Al contrario que en el caso de Alcott y sus adaptaciones al cine, indiscutiblemente el Ben-Hur de 1959, la más famosa de sus versiones en la gran pantalla, es mucho mejor que su original literario. Y lo es por muchas razones: la buena concentración de la historia, que elimina muchos personajes y tramas accesorias; el acierto de darle todo el peso dramático a la rivalidad entre Ben-Hur y Messala, que en la novela es importante pero no fundamental, cuidando además el retrato de este último, que al menos durante todo el largo arranque no es nunca un villano unidimensional; el buen pulso de la realización, cuyo mejor ejemplo, por supuesto, siempre lo será la carrera de cuádrigas (aunque no la dirigió Wyler sino los responsables de la segunda unidad)… Pero, las cosas como son: si Ben-Hur sostiene sin problemas su larguísimo metraje es por la completa adhesión que merece, desde su primera aparición, la actuación del gran Charlton Heston, que pasea por la pantalla un dominio del encuadre que emana, antes que nada, de su poderosa presencia física, de una forma de mirar que es prodigiosa, de una forma de moverse como sólo sabían hacer los grandes de Hollywood de antaño o los mejores actores británicos. A la vista está que si Judá Ben-Hur no es un personaje memorable, la intensidad que le otorga Heston sí lo hace parecer.

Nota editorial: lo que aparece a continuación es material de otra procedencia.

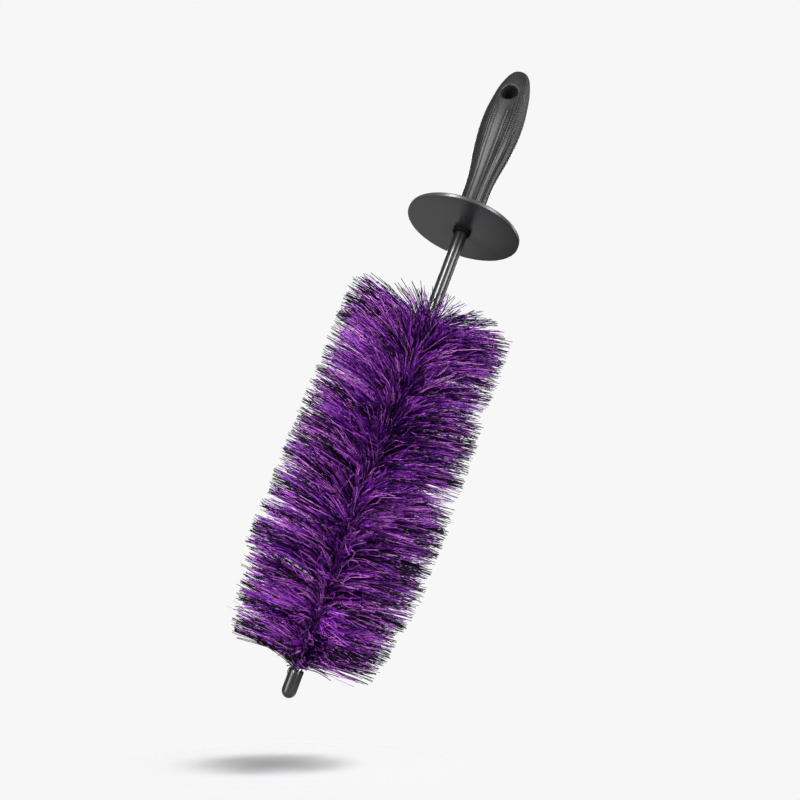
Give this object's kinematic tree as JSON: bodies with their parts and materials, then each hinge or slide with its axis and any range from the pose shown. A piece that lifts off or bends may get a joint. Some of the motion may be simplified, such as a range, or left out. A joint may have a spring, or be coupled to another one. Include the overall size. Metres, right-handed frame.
{
  "type": "wheel brush",
  "caption": "Wheel-cleaning brush: long round soft-bristle head on a bendable twisted-wire shaft, round splash guard, and a contoured grip handle with a hanging hole.",
  "frame": {"origin": "centre of the hanging hole through the handle, on the brush's long axis", "axes": "+Z along the brush's long axis, from the bristles' free tip towards the end of the handle; Y along the hanging hole; the handle's two broad sides face -Y and +Y; X is the handle's wider way"},
  "size_m": [0.116, 0.116, 0.455],
  "materials": {
    "core_black": "satin",
    "grip_grey": "matte",
    "guard_grey": "satin",
    "collar_black": "matte",
    "gloss_black": "gloss",
    "wire_steel": "satin",
    "ferrule_steel": "satin",
    "bristle_purple": "satin",
    "bristle_dark": "satin"
  },
  "bodies": {
    "handle": {"handle_core": "core_black", "handle_grip": "grip_grey", "splash_guard": "guard_grey", "guard_collar": "collar_black", "shaft_sleeve": "gloss_black", "wire_ferrule": "ferrule_steel"},
    "head": {"core_wire_1": "wire_steel", "core_wire_2": "wire_steel", "end_cap": "gloss_black", "bristle_band_01": "bristle_purple", "bristle_band_02": "bristle_dark", "bristle_band_03": "bristle_purple", "bristle_band_04": "bristle_dark", "bristle_band_05": "bristle_purple", "bristle_band_06": "bristle_dark", "bristle_band_07": "bristle_purple", "bristle_band_08": "bristle_dark", "bristle_band_09": "bristle_purple", "bristle_band_10": "bristle_dark", "bristle_band_11": "bristle_purple", "bristle_band_12": "bristle_dark", "bristle_band_13": "bristle_purple"}
  },
  "joints": [
    {"name": "stem_bend", "type": "hinge", "parent": "handle", "child": "head", "pos_m": [0, 0, -0.146], "axis": [0, 1, 0], "range_deg": [-30, 30], "deforming": ["shaft_sleeve", "core_wire_1", "core_wire_2"]}
  ]
}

(Disculpa que acumule tantos comentarios en tan poco tiempo, pero «La mano del extranjero» se ha convertido para mí en una lectura adictiva).
No tengo muy fresca la novela de «Ben Hur», pero en todo caso sí me atrevo a coincidir en que es una novela muy inferior a la película, al contrario de lo que sucede, por ejemplo, con «Quo vadis?». De todos modos, el tratamiento que daba Wallace a los magos de oriente era interesante desde el punto de vista de la verosimilitud histórica, propia de las «novelas arqueológicas» decimonónicas (la más ilustre, «Salambó»). Estos personajes, en la tradición cristiana que tomó forma en la Edad Media, simbolizaban a la humanidad entera: las tres partes del mundo (Asia-Europa-África) y las tres edades del hombre (Melchor anciano y Gaspar jovencito, aunque Baltasar lo acabó reemplazando como el imberbe del grupo). Wallace retomaba esta interpretación presentando a Melchor como hindú, Gaspar como griego y Baltasar como egipcio (por tanto, africano aunque no negro). La novedad era que cada uno de ellos era un hombre que buscaba la verdad dentro de su propia tradición espiritual o filosófica (se contaban sus respectivos itinerarios e inquietudes), y los tres eran llamados a ser testigos del nacimiento de la Verdad misma en el pesebre.
De «Mujercitas», creo que la película de la que hablas era un «remake» literal de una en blanco y negro que en España se llamó «Las cuatro hermanitas», donde quien hacía de Jo era Katharine Hepburn. Algo así como hicieron con «El Prisionero de Zenda» de Stewart Granger, que repetía el de Ronald Colman. Un cambio con respecto a la primera versión, y al libro, fue convertir a Beth en hermana menor: se adapta mejor a su forma de ser, como indicas, y supongo que además se ahorraban el tener que usar dos actrices para Amy cuando esta debiera crecer. Permíteme, a tenor de tu crítica, hacer una defensa del final de la película: en él, no solo no vemos a Jo abandonar sus pretensiones de escritora como pasa en la novela, sino que su pretendiente el señor Baher se presenta ante ella con su libro publicado. O sea, que parece confirmarla en su carrera. Ventajas que ofrece un romántico final bajo la lluvia, sin epílogo.
Lo más interesante de la novela «Ben-Hur», en mi opinión, es precisamente su arranque con la historia de los tres reyes en busca del niño Jesús, a la que Wallace dedica un considerable número de páginas (y luego acierta al hacer reaparecer a uno de ellos, Baltasar, para un papel importante).
«Las cuatro hermanitas», en efecto, es la primera versión sonora de la novela (hay, al parecer, dos previas mudas de las que no sé nada), absurdamente titulada así en España, con Katharine Hepburn y Joan Bennett. Yo la vi hace muchísimos años en tve, pero recuerdo poco de ella, salvo que era muy parecida a la versión en color… lo cual no es de extrañar porque se retomó el mismo guión. Es justo la misma operación que «El prisionero de Zenda», en que se hizo también así: supogo que no tanto por ahorrar un nuevo guión como por considerar bueno el ya hecho y decidir que no había más que remozar visualmente la historia (lo que no es poco) de cara a un nuevo público. En el cambio de Beth como hermana menor, por cierto, siempre he pensado que tuvo mucho que ver que la Metro quisiera sacar partido de su estrella infantil por excelencia de esos años, Margaret O’Brien, a quien se le daba mejor ese papel que el de Amy.
En cuanto al final de la película, es cierto que no es tan conformista como el del libro, y además supone un final más sintético: rompo yo una lanza también por él.
(Ah, y despertarse con ese aluvión de comentarios es una sensación muy grata, pues que mi blog provoque algún tipo de «adicción» no puede gustarme más. Y si abren además campo para pensar o aportan tantos datos como haces, es un verdadero placer.